Vedett offered a chance to sample its new IPA and other beers at Cinnamon Kitchen, the suit-and-tie branch of Vivek Singh’s very successful Indian restaurant empire. The intent was to show off great beer and great food, but also to demonstrate the versatility of beer as a stand-alone food beverage – suitable not just as a novelty against one course, but fully capable of carrying a sophisticated four-course menu.

The Vedett Extra Ordinary IPA featured twice during our meal, initially with a some rather delicious canapés that showed Cinnamon Kitchen to very good advantage. Particularly delicious was baked tilapia with Bengali mustard and sweet pepper coulis, which managed the difficult feat of packing a huge flavour punch whilst not steamrolling the delicate tilapia. Potato and green pea cakes with tomato chutney were also lovely: robust and zingy, moist and crispy in the right proportion.

As for the IPA, it was absolutely delicious: not as overwhelmingly hoppy as some IPAs, yet still firm and treacly, dark gold in colour and eminently drinkable. Though the Vedett representatives on hand were somewhat modest about their entry into the crowded IPA field, they should feel very confident. This one deserves to be a hit.

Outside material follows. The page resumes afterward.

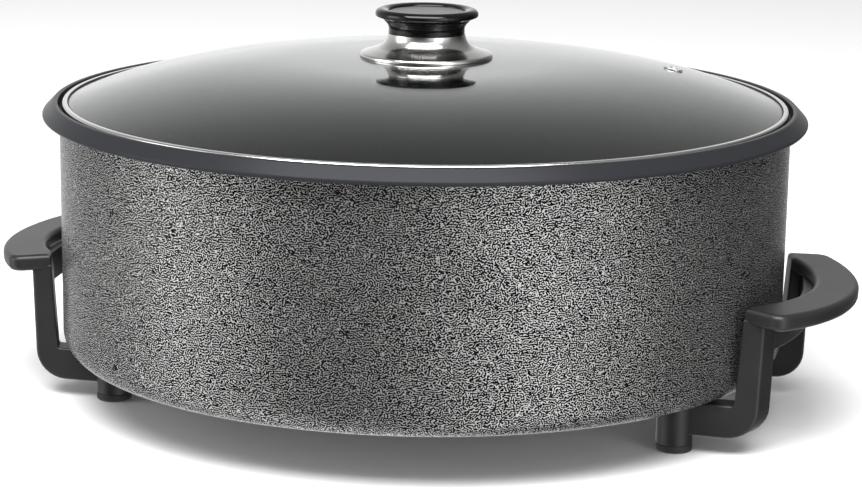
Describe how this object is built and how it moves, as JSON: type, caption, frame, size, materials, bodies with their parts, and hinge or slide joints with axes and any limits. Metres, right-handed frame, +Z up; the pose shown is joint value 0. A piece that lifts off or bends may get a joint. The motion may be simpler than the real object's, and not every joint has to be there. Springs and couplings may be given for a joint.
{
  "type": "electric skillet",
  "caption": "Deep round electric skillet with a domed lift-off glass lid, side handles that carry its feet, a cast-in heating element and a plug-in control inlet.",
  "frame": {"origin": "centre of the pan, on the surface that the feet stand on", "axes": "+Z up; X through both handles, with the appliance inlet at -X"},
  "size_m": [0.4854, 0.421, 0.2183],
  "materials": {
    "hammertone_casting": "hammertone stove enamel on cast aluminium",
    "phenolic": "satin moulded",
    "pad_rubber": "matt moulded",
    "screw_steel": "zinc plated",
    "sheath_steel": "drawn and annealed",
    "mineral_filling": "packed powder",
    "resistance_wire": "oxidised",
    "plated_pins": "nickel plated",
    "seal_ceramic": "unglazed",
    "guide_brass": "turned",
    "insulating_plate": "unglazed",
    "shroud_steel": "pressed sheet",
    "tempered_glass": "clear, smoked by what lies behind",
    "polished_steel": "polished stainless",
    "liner_rubber": "matt",
    "knob_phenolic": "polished moulding",
    "disc_plastic": "fine matt",
    "silicone": "matt"
  },
  "bodies": {
    "base": {"pan": "hammertone_casting", "handle_left": "phenolic", "handle_right": "phenolic", "foot_pads": "pad_rubber", "handle_screws": "screw_steel", "handle_washers": "screw_steel", "element_sheath": "sheath_steel", "element_filling": "mineral_filling", "element_coil": "resistance_wire", "terminal_pins": "plated_pins", "end_seals": "seal_ceramic", "probe_guide": "guide_brass", "inlet_plate": "insulating_plate", "inlet_shroud": "shroud_steel", "inlet_screws": "screw_steel"},
    "lid": {"lid_glass": "tempered_glass", "lid_band": "polished_steel", "lid_liner": "liner_rubber", "vent_eyelet": "polished_steel", "knob_grip": "knob_phenolic", "knob_disc": "disc_plastic", "knob_guard": "polished_steel", "knob_insert": "guide_brass", "knob_screw": "screw_steel", "knob_washer": "screw_steel", "knob_seals": "silicone"}
  },
  "joints": [
    {"name": "lid_lift", "type": "slide", "parent": "base", "child": "lid", "axis": [0, 0, 1], "range_m": [0, 0.12]}
  ]
}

The evening’s other beer-food pairings also worked a treat. Vedett’s workhorse Extra White provided a gently fruity, slightly lemony complement to Tandoori salmon with dill & mustard, served with a wasabi-infused green pea relish.



The smoother, somewhat more elegant Vedett Extra Blond held up nicely against a Chargrilled chicken with yoghurt & coriander, and also went well with a rich, kicky black lentil daal served with naan bread between courses.


Cinnamon Kitchen’s shining moment of the evening came with its main course, an absolutely gorgeous Chargrilled lamb fillet with mint & onion sauce that was succulent and perfectly spiced, the lamb falling apart on the fork (and very quickly disappearing from the plate.) If the intention of the lamb course was again to show the Extra Ordinary IPA to good effect, it worked: the IPA was just as compelling here as it was at the beginning of the evening.



We finished with Shrikhand cheesecake, ginger & fennel seed crumble and glasses of iced Liefmans Fruitesse, a refreshing cherry-and-berry-infused beer that is a favourite at The LondonFoodie Supper Club. By that point in the evening, the point had been proved: the beer revolution in fine dining is here to stay, and justly so.